I am also a witch as I shared in my December essay, and I use tarot cards, spell cards, a dowsing pendulum, palm reading. These are tools of seeing, yes — but I want to be clear about what I believe I'm seeing with them. I am not in the business of predicting your future. Honestly, when I've received readings that feel prescriptive — where someone is telling me what's coming as though my job is simply to receive it — I reject the whole experience. It doesn't feel like clarity. It feels like a form of control.

What I believe these tools can do, at their best, is help a person hear themselves clearly. Cut through the noise of other people's opinions, old stories, and inherited fears, and locate something true that was already there. That's what I'm after. Not prediction. Recognition.

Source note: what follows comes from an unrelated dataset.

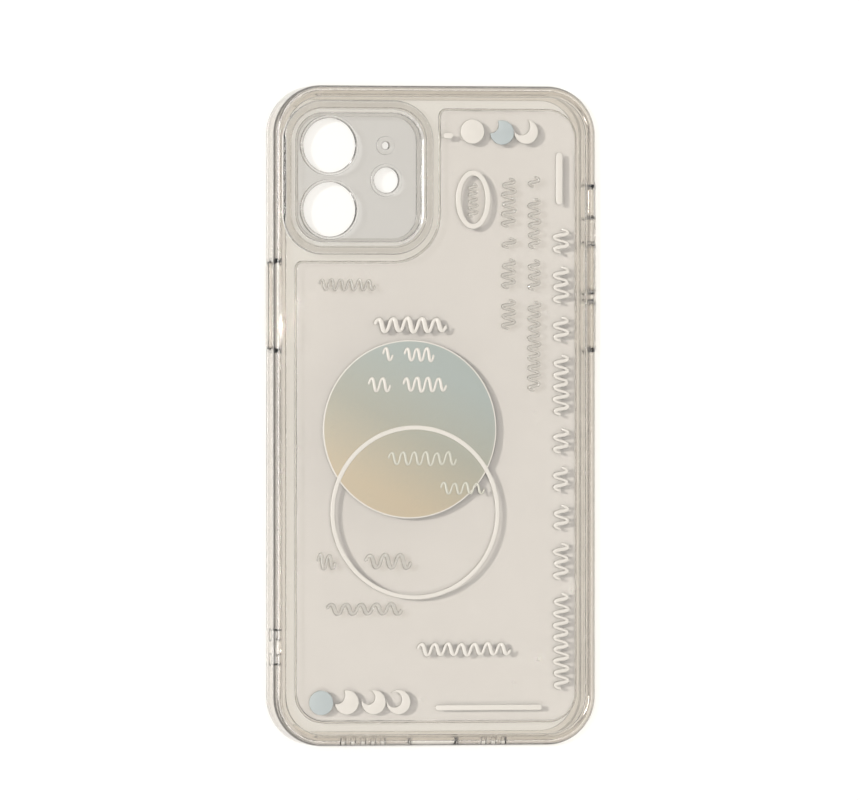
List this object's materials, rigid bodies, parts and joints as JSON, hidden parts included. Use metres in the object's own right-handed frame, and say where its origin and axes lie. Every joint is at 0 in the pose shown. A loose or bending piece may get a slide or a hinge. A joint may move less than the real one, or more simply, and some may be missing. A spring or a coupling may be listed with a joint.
{
  "type": "phone case",
  "caption": "Clear protective case for a two-lens handset, with soft bumper, hard back plate, raised camera guard, press-through key covers and a relief art panel of moons, disc and ring.",
  "frame": {"origin": "Centre of the bounding box in X and Y, on the plane of the front lip, which the case rests on with its back up.", "axes": "+Z is the outward normal of the back, +Y points to the top edge of the handset, where the camera is, and +X to the side with the two volume keys."},
  "size_m": [0.0768, 0.1508, 0.0114],
  "materials": {
    "soft_clear_tpu": "clear soft TPU, moulded, glossy with a faint warm tint",
    "hard_clear_pc": "clear polycarbonate, moulded and polished",
    "clear_film": "clear printed film, smooth",
    "white_relief_ink": "thick cured white ink, satin",
    "blue_relief_ink": "thick cured grey-blue ink, satin",
    "pale_relief_ink": "thin translucent white ink, satin",
    "clear_relief_ink": "thick cured clear ink, glossy",
    "gradient_print": "flat print that fades from grey-blue to sand"
  },
  "bodies": {
    "case": {"bumper_frame": "soft_clear_tpu", "camera_guard": "soft_clear_tpu", "back_plate": "hard_clear_pc", "camera_plate": "hard_clear_pc", "art_panel": "clear_film", "thin_ring": "white_relief_ink", "top_moon_full": "white_relief_ink", "top_moon_crescent": "white_relief_ink", "bottom_moon_gibbous": "white_relief_ink", "bottom_moon_crescent_wide": "white_relief_ink", "bottom_moon_crescent_slim": "white_relief_ink", "top_dash": "white_relief_ink", "side_bar": "white_relief_ink", "bottom_bar": "white_relief_ink", "oval_ring": "white_relief_ink", "stroke_column_outer": "white_relief_ink", "stroke_above_disc": "white_relief_ink", "stroke_disc_upper": "white_relief_ink", "stroke_disc_lower": "white_relief_ink", "stroke_bottom": "white_relief_ink", "top_moon_gibbous": "blue_relief_ink", "bottom_moon_full": "blue_relief_ink", "stroke_ring_upper": "pale_relief_ink", "stroke_ring_lower": "pale_relief_ink", "stroke_in_oval": "clear_relief_ink", "stroke_column_inner": "clear_relief_ink", "stroke_column_middle": "clear_relief_ink", "stroke_below_camera": "clear_relief_ink", "stroke_left_outer": "clear_relief_ink", "stroke_left_inner": "clear_relief_ink", "stroke_left_lower": "clear_relief_ink", "gradient_disc": "gradient_print"},
    "power_button": {"power_button_cover": "soft_clear_tpu"},
    "volume_up": {"volume_up_cover": "soft_clear_tpu"},
    "volume_down": {"volume_down_cover": "soft_clear_tpu"}
  },
  "joints": [
    {"name": "power_button_press", "type": "slide", "parent": "case", "child": "power_button", "axis": [1, 0, 0], "range_m": [0, 0.0004], "stiffness_N_per_m": 2000},
    {"name": "volume_up_press", "type": "slide", "parent": "case", "child": "volume_up", "axis": [-1, 0, 0], "range_m": [0, 0.0004], "stiffness_N_per_m": 2000},
    {"name": "volume_down_press", "type": "slide", "parent": "case", "child": "volume_down", "axis": [-1, 0, 0], "range_m": [0, 0.0004], "stiffness_N_per_m": 2000}
  ]
}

This is also exactly how I coach. I don't tell my clients what to do. I listen for the stories underneath the stories, notice the patterns, ask the questions that help people articulate what they actually want — not what they think they should want, not what would make everyone else comfortable, but what is authentic and alive in them. Then we build from that. My mystical practice and my coaching practice aren't separate things I happen to do. They come from the same place in me.

I do believe some people have genuine gifts of sight. I've sat with enough readers over the years to know when something lands in a way that a good guess can't account for. But even genuine sight is a snapshot, not a verdict. I think about the movie Sliding Doors — two entirely different lives unfolding from the single moment of catching or missing a train. Every choice a person makes the minute they walk away from a reading reshapes what comes next. Those are choices, not predictions, and that distinction is everything to me.

That's the kind of witch I'm working to be. One who makes people feel more themselves, not less. One who asks permission before going anywhere vulnerable. One who holds your uncertainty with care and hands it back to you as something you can work with.

I know the word is scary to many people. That's exactly why I want to claim it with as much clarity and integrity as I can.